An hour later the woman suffered severe bleeding, called for an ambulance herself, and was taken to the Söder hospital. There she remained for over a week. A female social worker visited her, got her to talk, and saw to it that she filed a police report.

A forensic examination had been made and damage to the entry to her vagina, vaginal walls, and portio vaginalis had been observed. In conclusion the forensic doctor observed in his statement: “that the observed injuries appear to have arisen through physical impact from a hard, oblong object inserted into the vagina”; “that the insertion of this object probably required considerable force”; “that the injuries do not contradict the description the patient has given”; “that at the same time it may have arisen in some other way through comparable physical impact”; “that it cannot be ruled out either that they are self-inflicted.”

Not until a few weeks later was the young Waltin called for an interview with the police. He denied any form of assault against the plaintiff. They had met at the Hasselbacken restaurant, he had gone home with her, and it was on her own suggestion that they had had normal intercourse in which moreover she had taken the initiative.

An hour or so later he left her and walked home to his student apartment on Östermalm, because he would be getting up early the next morning. He had promised to visit his mother, who was sickly and needed regular checking by her only son.

In conclusion he also said that he was shocked and shaken by the horrible accusations he was being subjected to. He could never even imagine doing something like that and did not understand why the plaintiff said what she had.

A week later the plaintiff had been called to another interview. She never appeared. Instead she called the police and said that she wanted to withdraw her report. She never provided any more detailed explanation for this turnabout. A month later the prosecutor had written off the report. “The reported incident is not to be considered a crime.”

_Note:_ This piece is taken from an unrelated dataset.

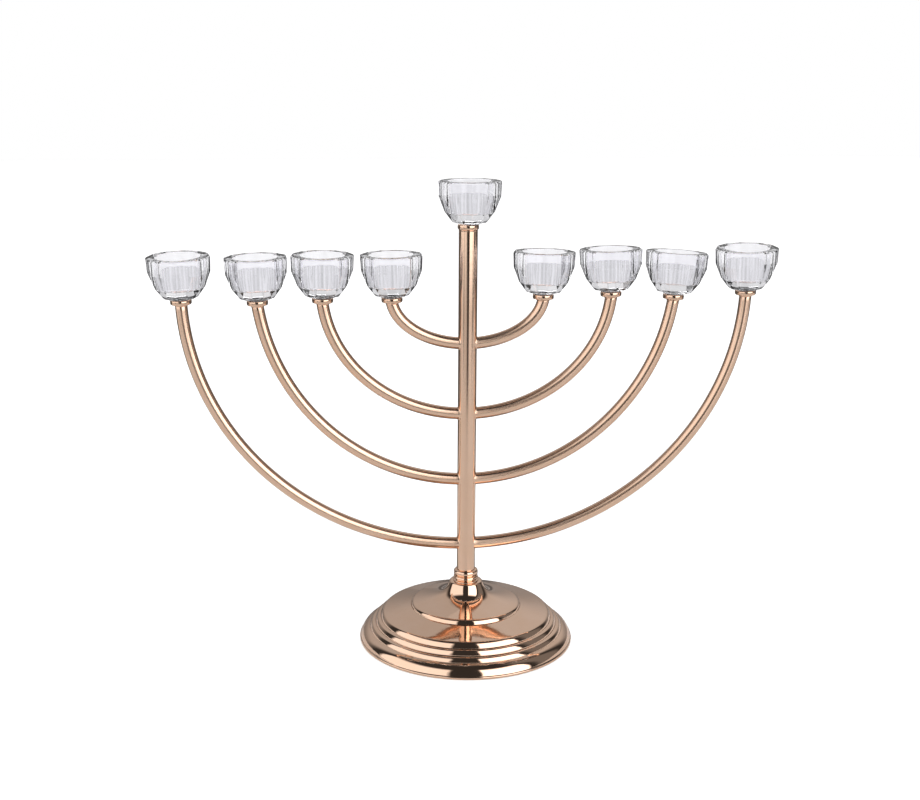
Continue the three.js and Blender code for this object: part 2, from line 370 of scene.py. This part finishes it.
def rounded(points, steps=5):
    """A profile of (radius, height, rounding) as a smooth line, each corner rounded by up to that much."""
    line = []
    count = len(points)
    for i, (r, z, soft) in enumerate(points):
        here = Vector((r, z))
        if soft <= 0:
            line.append(here)
            continue
        before = Vector(points[i - 1][:2]) - here
        after = Vector(points[(i + 1) % count][:2]) - here
        start = here + before.normalized() * min(soft, before.length / 2)
        end = here + after.normalized() * min(soft, after.length / 2)
        for k in range(steps + 1):
            t = k / steps
            point = start * (1 - t) ** 2 + here * (2 * t * (1 - t)) + end * t * t
            if not line or (point - line[-1]).length > 1e-4:
                line.append(point)
    return line


def revolve(mesh_data, line, segments):
    """The line turned once round the Z axis."""
    rings = []
    for point in line:
        if point.x < 1e-6:
            rings.append([mesh_data.verts.new((0, 0, point.y * MM))])
            continue
        rings.append([
            mesh_data.verts.new((
                point.x * MM * math.cos(2 * math.pi * k / segments),
                point.x * MM * math.sin(2 * math.pi * k / segments),
                point.y * MM,
            ))
            for k in range(segments)
        ])
    for low, high in zip(rings, rings[1:] + rings[:1]):
        bridge(mesh_data, low, high)


def bridge(mesh_data, low, high):
    """Faces between two rings, either of which may be a single point."""
    count = max(len(low), len(high))
    if count == 1:
        return
    for k in range(count):
        j = (k + 1) % count
        corners = [low[k % len(low)], low[j % len(low)], high[j % len(high)], high[k % len(high)]]
        unique = list(dict.fromkeys(corners))
        if len(unique) > 2:
            mesh_data.faces.new(unique)


def lathe(name, points, segments, materials, place=None):
    """A turned or spun piece from its closed profile."""
    mesh_data = bmesh.new()
    revolve(mesh_data, rounded(points), segments)
    return finish_mesh(name, mesh_data, materials, place)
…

Typical police chief candidate, thought Bäckström, rolling up the file and putting it in his jacket pocket. Much simpler than wasting your precious time at that copy machine that never worked. Gold, Bäckström, he thought, patting his jacket pocket as he came out onto the street again, and because it was both simplest and safest he went straight home.

For lunch he took a few things out of his own refrigerator, where these days there were a number of delicacies, had a cold pilsner, even allowed himself a little drop of liquor. Then he lay down on the couch so he could think in peace and quiet about an ordinary leather boy’s motives for murdering a prime minister.

It must have been something sexual, thought Bäckström. The same motive, although a different modus operandi, so to speak. What remained was to link Waltin to his latest known victim. Perhaps they belonged to the same secret society of leather boys? Was it an ordinary little internal settling of accounts because they had a falling out over some little ass-whipping subject? It was about time that inspector Bäckström started smoothing out the perpetrator profile, he thought.

In the midst of these pleasant musings he must have fallen asleep, because when he woke up it was time for dinner.

One thing I know that never dies, and that is the reputation of a dead man, thought Bäckström when a while later he was walking at a slow pace to his usual place. That was straight talk. Not that liberal drivel about never speaking ill of the dead. It’s enough if it’s true, damn it, he thought.